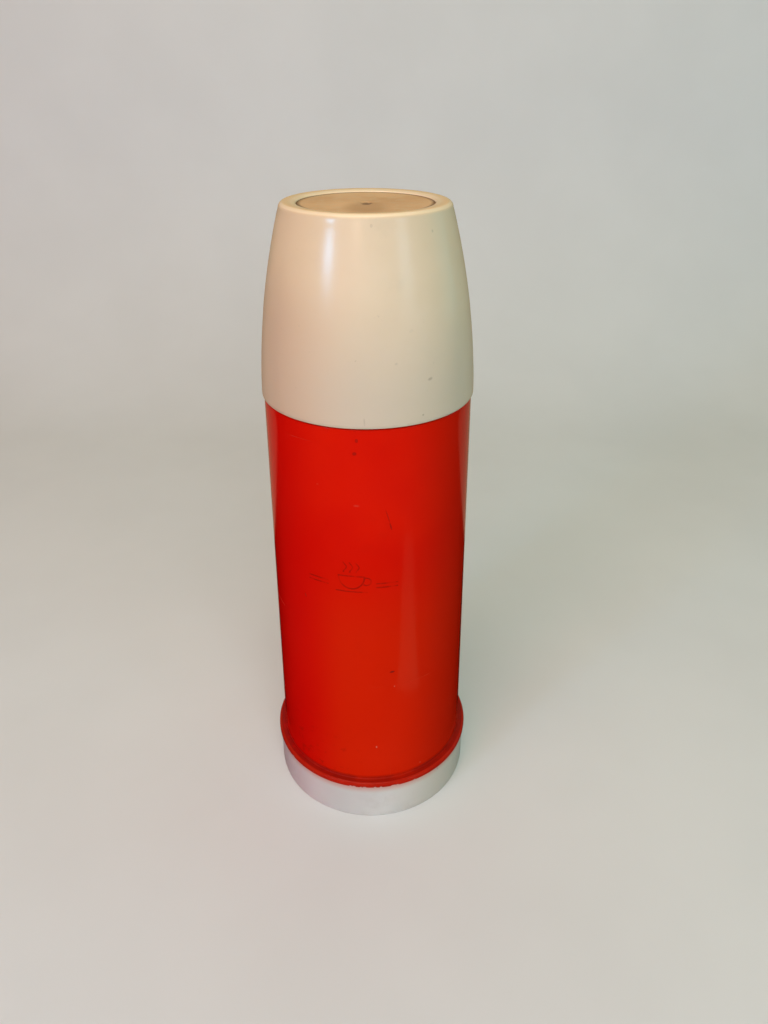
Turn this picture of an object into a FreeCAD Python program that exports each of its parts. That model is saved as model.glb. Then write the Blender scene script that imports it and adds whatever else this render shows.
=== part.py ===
import FreeCAD, Part
import os

# Vacuum flask standing upright: a tapered moulded case over a glass vacuum vessel,
# closed by a screw stopper and by a drinking cup that is screwed on upside down.
# Millimetres. +Z is up along the flask's axis, the origin is the centre of the foot,
# and the front is -Y.

# ---------------------------------------------------------------- driving dimensions
TOTAL_HEIGHT = 262.5
CUP_RIM_Z = 194.2            # lower edge of the screwed-on cup
LIP_Z = 19.6                 # lower edge of the case, where it meets the base

CASE_RADIUS_LOW = 42.7       # case just above its flared lip
CASE_RADIUS_TOP = 40.1       # case just under the cup
CASE_WALL = 2.2
CASE_TOP_ROUND = 0.4
LIP_RADIUS = 46.0
LIP_HEIGHT = 2.6
LIP_CREASE_ROUND = 0.6       # hollow where the lip leaves the case
LIP_TOP_ROUND = 1.1
LIP_FOOT_ROUND = 0.5
BASE_RADIUS = 45.3
BASE_FOOT_ROUND = 0.5

CUP_RIM_RADIUS = 41.0
CUP_MIDDLE_RADIUS = 37.8     # half way up the cup's curved side
CUP_TOP_RADIUS = 30.4        # where the side meets the rounded top edge
CUP_WALL = 1.9
FOOT_CREST_RADIUS = 28.2     # highest circle of the foot ring on the cup
FOOT_INNER_RADIUS = 24.2     # edge of the recess inside the foot ring
DISC_SINK = 0.75             # disc in that recess, below the foot's crest
DIMPLE_RADIUS = 1.6
DIMPLE_DEPTH = 0.5

GLASS_RADIUS = 36.0          # outside of the outer glass vessel
GLASS_WALL = 1.4
VACUUM_GAP = 3.1
MOUTH_RADIUS = 20.5          # clear radius of the glass mouth
GLASS_TOP = 204.0

LEAD = 5.0                   # height gained in one turn, the same on every thread
LONG_THREAD_TURNS = 1.75     # cup thread and the stopper's own thread
SHORT_THREAD_TURNS = 1.5
RIDGE_ROOT = 2.4             # width of a thread ridge where it meets its wall
RIDGE_CREST = 1.1
RIDGE_HEIGHT = 1.2
RIDGE_SINK = 0.3             # how far a ridge is sunk into its wall
THREAD_CLEARANCE = 0.4       # crest of one thread to the wall of the other

FIT_GAP = 0.1                # between pieces that bear on each other
LOOSE_GAP = 0.3              # between pieces that only lie near each other

# ---------------------------------------------------------------- worked-out dimensions
CASE_TOP_Z = CUP_RIM_Z - 0.6
LIP_TOP_Z = LIP_Z + LIP_HEIGHT

CUP_SIDE_TOP_Z = TOTAL_HEIGHT - 2.0
CUP_SIDE_MIDDLE_Z = (CUP_RIM_Z + CUP_SIDE_TOP_Z) / 2
CUP_POCKET_Z = TOTAL_HEIGHT - 3.0
CUP_FLOOR_Z = CUP_POCKET_Z - 2.3
CUP_FLOOR_RADIUS = CUP_TOP_RADIUS - CUP_WALL + 0.4

CUP_THREAD_WALL = 37.6                                      # inside wall of the cup
COLLAR_THREAD_WALL = CUP_THREAD_WALL - RIDGE_HEIGHT - THREAD_CLEARANCE
STOPPER_BORE = 29.6                                         # inside wall of the collar
STOPPER_THREAD_WALL = STOPPER_BORE - RIDGE_HEIGHT - THREAD_CLEARANCE
BASE_BORE = 40.6                                            # inside wall of the case
BASE_THREAD_WALL = BASE_BORE - RIDGE_HEIGHT - THREAD_CLEARANCE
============
DESCRIPTION OF THE TASK: Look at the material above and copy, word for word, its lines from the first through the one containing "LIP_Z = 19.6".

SOLVED EXERCISE:
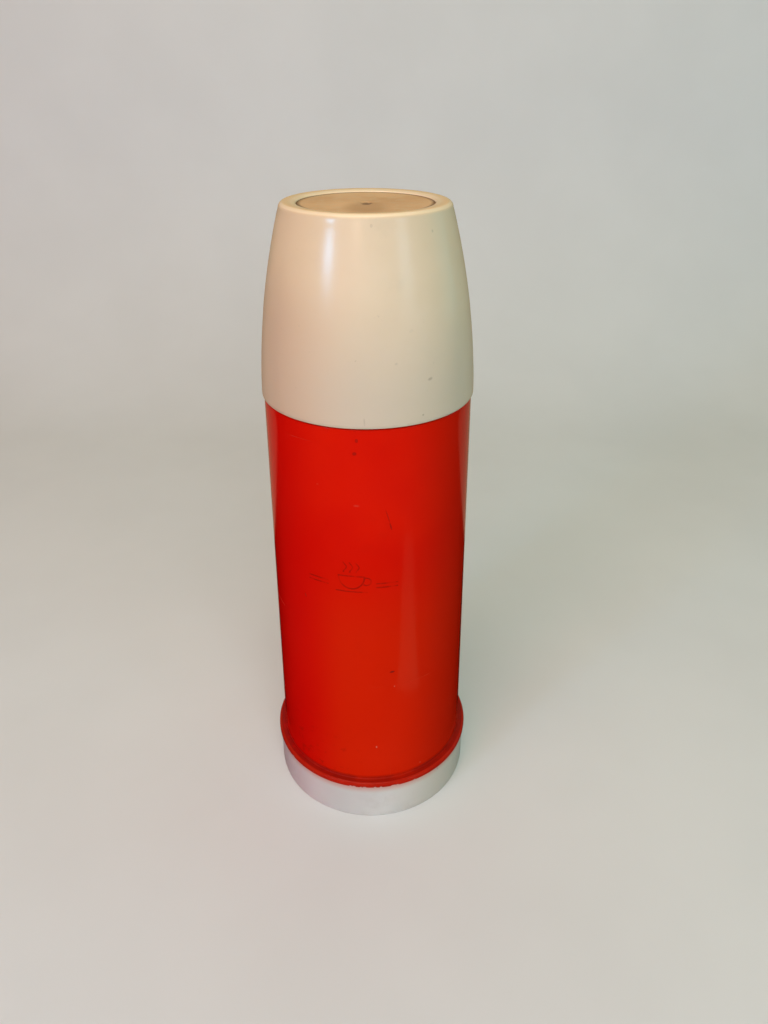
Turn this picture of an object into a FreeCAD Python program that exports each of its parts. That model is saved as model.glb. Then write the Blender scene script that imports it and adds whatever else this render shows.
=== part.py ===
import FreeCAD, Part
import os

# Vacuum flask standing upright: a tapered moulded case over a glass vacuum vessel,
# closed by a screw stopper and by a drinking cup that is screwed on upside down.
# Millimetres. +Z is up along the flask's axis, the origin is the centre of the foot,
# and the front is -Y.

# ---------------------------------------------------------------- driving dimensions
TOTAL_HEIGHT = 262.5
CUP_RIM_Z = 194.2            # lower edge of the screwed-on cup
LIP_Z = 19.6                 # lower edge of the case, where it meets the base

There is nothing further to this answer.